Theseus is accused of attempting to burst the shell of moira when the Queen of Eleusis says, “‘Yes, go to him, you who want to be greater than your fate’” (Renault 116). It might seem at first that Theseus is being accused of wanting more than his fate has offered, but a closer read might prove that Theseus is being accused of wanting to determine his own path devoid of fate. Moira makes sure this does not happen by drawing itself tightly around the perimeters of fate, reminding us that we are human and only have so much power with such an existence. We are not unlimited, but our limits are often greater than we are able to see. We would not know what to look for to begin our life’s journey, alone. Only by the situations offered us, are we taught to grow and move. It would be impossible to fulfill our moira if we only looked to certain events to fulfill it. What person in control of fate would choose the death of a loved one, or a fierce battle in a war to fulfill their moira? It is the job of fate to make sure we are given opportunity to fill in the circle, through whatever means necessary. “‘See how true it is, that fate never comes in the shape men look for. The gods have done this to show us we are mortal’” (127). Whether we choose to blame, laud, or accept fate in the shape it takes, depends on our perception of it, and our willingness to learn from that perception, and in this willingness become more intimate with our moira.

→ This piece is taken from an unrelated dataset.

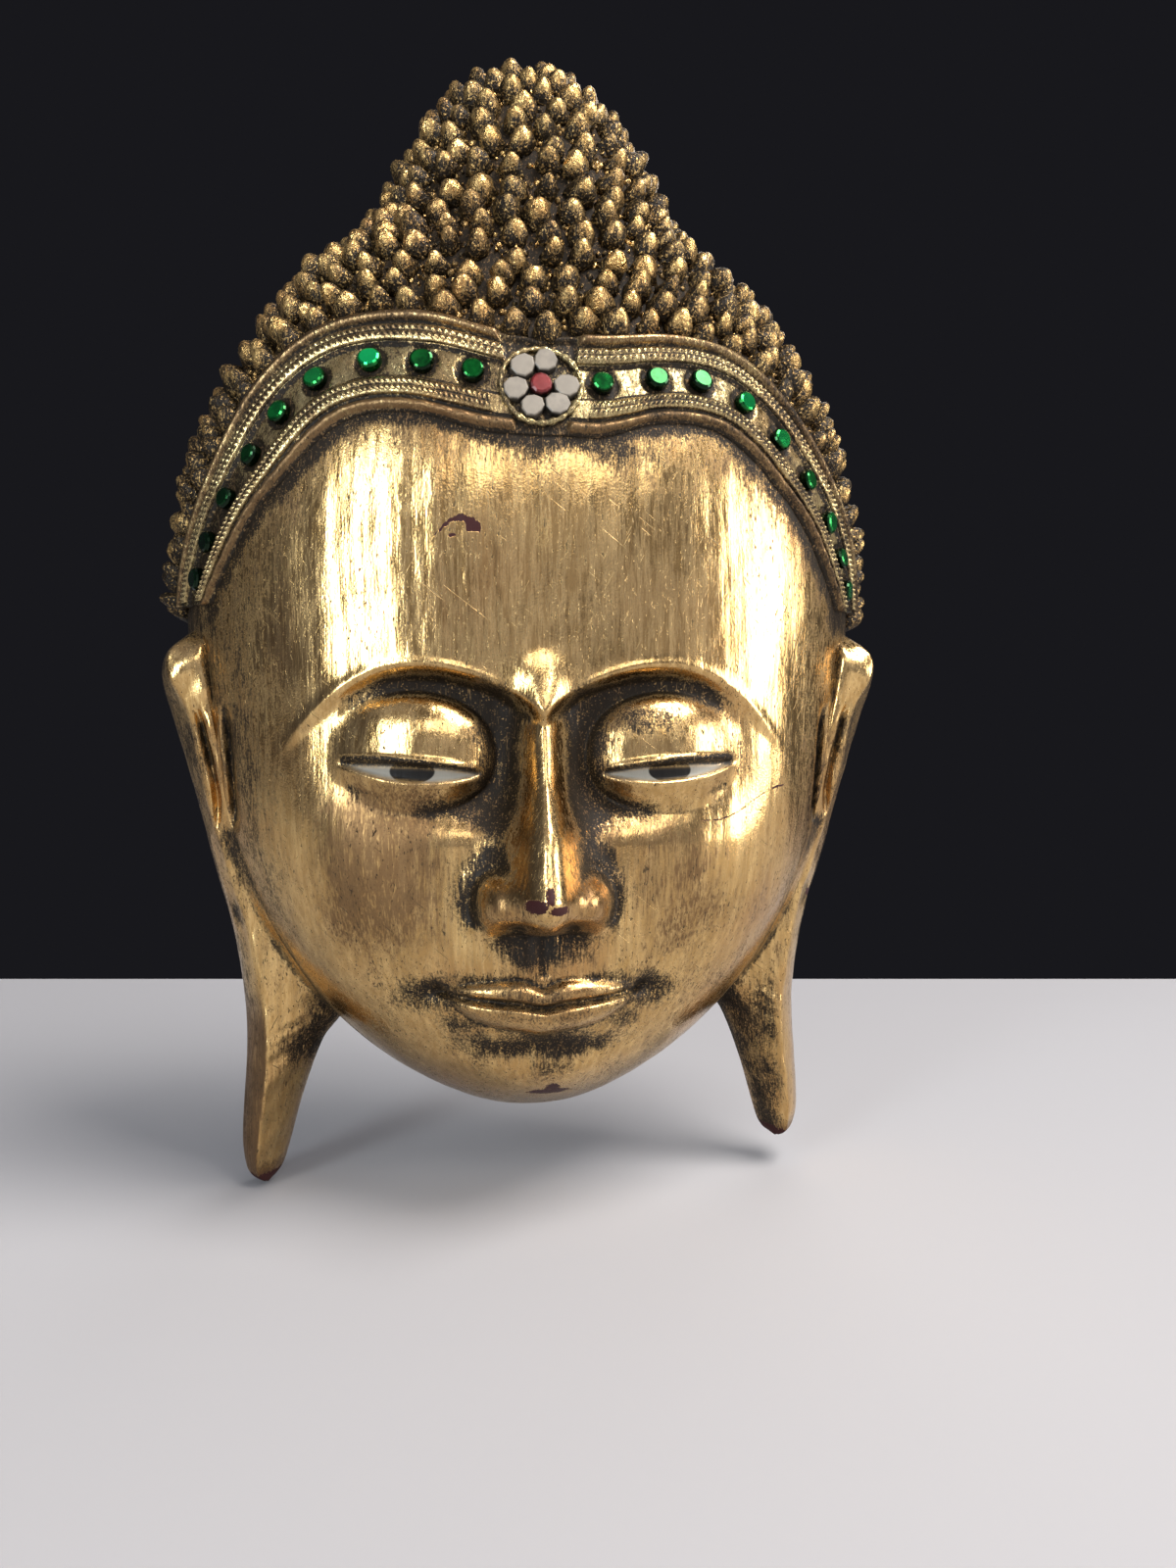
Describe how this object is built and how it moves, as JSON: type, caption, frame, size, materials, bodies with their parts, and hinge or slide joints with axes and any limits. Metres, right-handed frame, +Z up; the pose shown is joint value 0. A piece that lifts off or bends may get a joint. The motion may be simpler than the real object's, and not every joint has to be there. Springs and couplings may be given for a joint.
{
  "type": "buddha wall mask",
  "caption": "Carved and gilt wooden wall mask of a calm face with snail-curl hair, a jewelled headband and long ear lobes, hollow behind.",
  "frame": {"origin": "point on the flat back of the crown that rests on the wall, just below the nail hole, on the middle line", "axes": "+Z up towards the crown, +Y straight back into the wall, +X to the viewer's right when facing the mask, the face looks toward -Y"},
  "size_m": [0.3224, 0.1326, 0.5063],
  "materials": {
    "gilt_wood": "gold leaf over dark lacquer, brushed and worn, dark in the recesses",
    "gilt_trim": "gilt moulded lacquer paste, beaded",
    "green_glass": "green glass backed with foil, polished",
    "white_glass": "pale cloudy mirror glass",
    "red_glass": "red glass backed with foil, polished"
  },
  "bodies": {
    "root": {"mask": "gilt_wood", "strip_upper_left": "gilt_trim", "strip_upper_right": "gilt_trim", "strip_lower_left": "gilt_trim", "strip_lower_right": "gilt_trim", "glass_left_1": "green_glass", "glass_left_2": "green_glass", "glass_left_3": "green_glass", "glass_left_4": "green_glass", "glass_left_5": "green_glass", "glass_left_6": "green_glass", "glass_left_7": "green_glass", "glass_left_8": "green_glass", "glass_left_9": "green_glass", "glass_right_1": "green_glass", "glass_right_2": "green_glass", "glass_right_3": "green_glass", "glass_right_4": "green_glass", "glass_right_5": "green_glass", "glass_right_6": "green_glass", "glass_right_7": "green_glass", "glass_right_8": "green_glass", "glass_right_9": "green_glass", "petal_1": "white_glass", "petal_2": "white_glass", "petal_3": "white_glass", "petal_4": "white_glass", "petal_5": "white_glass", "petal_6": "white_glass", "flower_centre": "red_glass", "flower_ring": "gilt_trim"}
  },
  "joints": []
}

When we learn from life and fulfill the tasks of fate in such a way that the divine is called out in us, we touch the greatness of our moira just as Theseus made visible in the passage, “I set my hands on the balustrade, and looked along the walls whose roots were mortised in living rock. And as I stood, it was as if all this flowed into me, with a singing sea-surge, and filled full my heart, and lay there like still waters. And I thought, ‘This is my moira’” (Renault 126). We can all understand the feeling Theseus is having at this moment, we have felt our hearts full in the same way, yet we know too that this divine understanding of our moira in a moment passes. To maintain the fullness of the heart, we must always be ready to give ourselves to the universe, to a god, to whomever or whatever calls through fate. It is our consenting to the responsibilities of fate that allows realization of our moira to be possible. “‘The readiness is all. It washes heart and mind from things of no account, and leaves them open to the god’” and in so doing, we “‘renew [our] moira’” (17).

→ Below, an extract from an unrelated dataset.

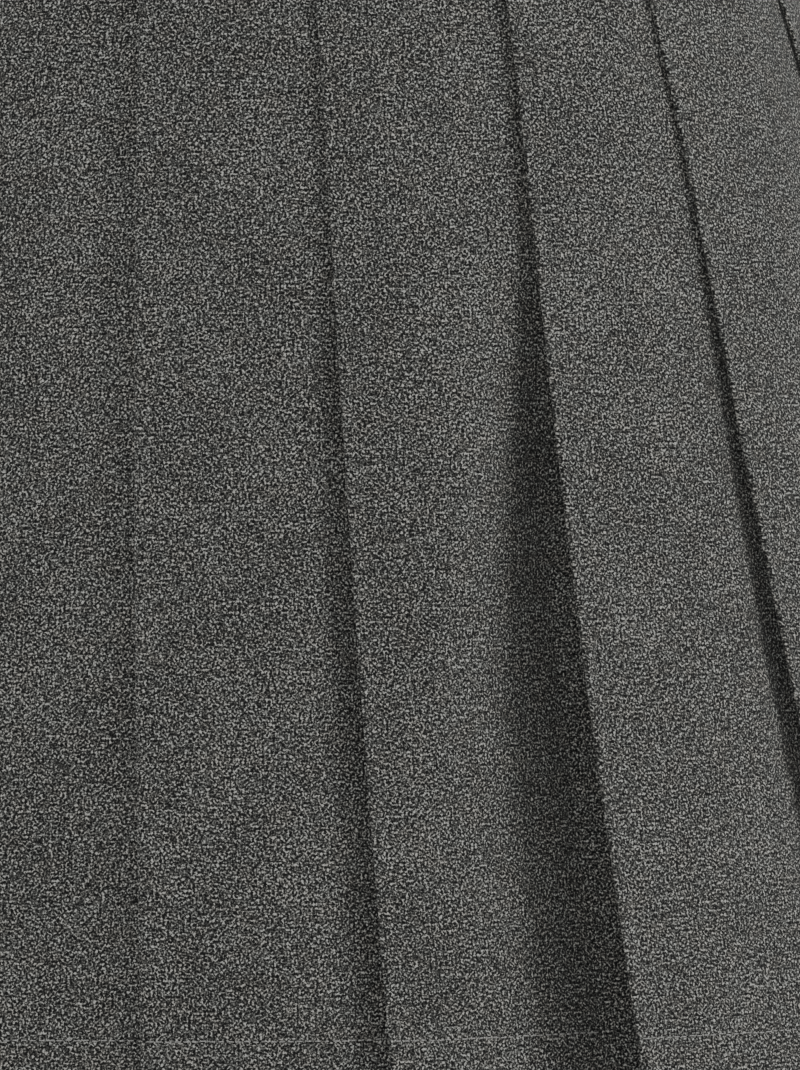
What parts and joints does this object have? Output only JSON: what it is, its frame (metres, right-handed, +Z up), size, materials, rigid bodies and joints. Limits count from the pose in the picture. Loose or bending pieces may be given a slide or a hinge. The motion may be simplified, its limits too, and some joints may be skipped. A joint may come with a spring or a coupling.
{
  "type": "pleated mini skirt",
  "caption": "Knife-pleated mini skirt of grey wool-look suiting, standing open as worn, with a plain waistband, turned-up hem and a zip under a side pleat.",
  "frame": {"origin": "on the skirt's axis, half way up the waistband, where the wearer's waist holds it", "axes": "+Z up; the wearer faces -Y, so the front panel is on the -Y side and the wearer's left, with the zip, is +X"},
  "size_m": [0.4775, 0.3369, 0.406],
  "materials": {
    "suiting": "matte charcoal grey marl suiting, plain weave, light and dark yarns mixed",
    "zip_tape": "matte charcoal woven tape",
    "zip_metal": "satin grey metal"
  },
  "bodies": {
    "skirt": {"waistband": "suiting", "front_panel": "suiting", "back_panel": "suiting", "zip_tape": "zip_tape", "zip_slider": "zip_metal"},
    "pull_tab": {"zip_pull_tab": "zip_metal"}
  },
  "joints": [
    {"name": "pull_tab_swing", "type": "hinge", "parent": "skirt", "child": "pull_tab", "pos_m": [0.15133, 0.02086, 0.00937], "axis": [0.3199, -0.9474, 0], "range_deg": [0, 170]}
  ]
}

It can always be assumed of course, that fate and moira are simply portions of myth that have no real power in our lives. This might be the case; these are ancient Greek terms almost defunct in our culture, wouldn’t it be to our advantage to throw them out and go it alone? Answering this question depends on the person you want to be and the world you wish to create. Regardless of what name we give it, each choice with which we are presented causes a shift. If there is no moira to reach for while choosing, what is the point of existing? We are humans, and though our bodies give way eventually, they desire to be implemented as the brilliant tools we have been given to work out our lives. Neglecting the divine power of the body’s existence, neglects the force inside the form. Being neglectful of this force, or perhaps worse, being selfish with its power, can damage its existence. “‘When you love your life too much, in the ring, that’s when you lose it’” (Renault 211). When fate offers you a lesson, and you choose to cling selfishly to the power of your life-force, ignoring what it can do if extended, or given away, fate will gore you, and there is no escaping the hollow feeling that follows.

If fate and moira have no power, then we are truly alone. Without our willingness to give ourselves away to these mysteries, we are not human at all, and so neither can we be divine. It is imperative that we accept that we are servants here, and relinquish ourselves to this calling that can be defined only by our actions. It is our duty to listen, to see, to acknowledge with respect what we are given, and to reach outside ourselves to know what we cannot understand.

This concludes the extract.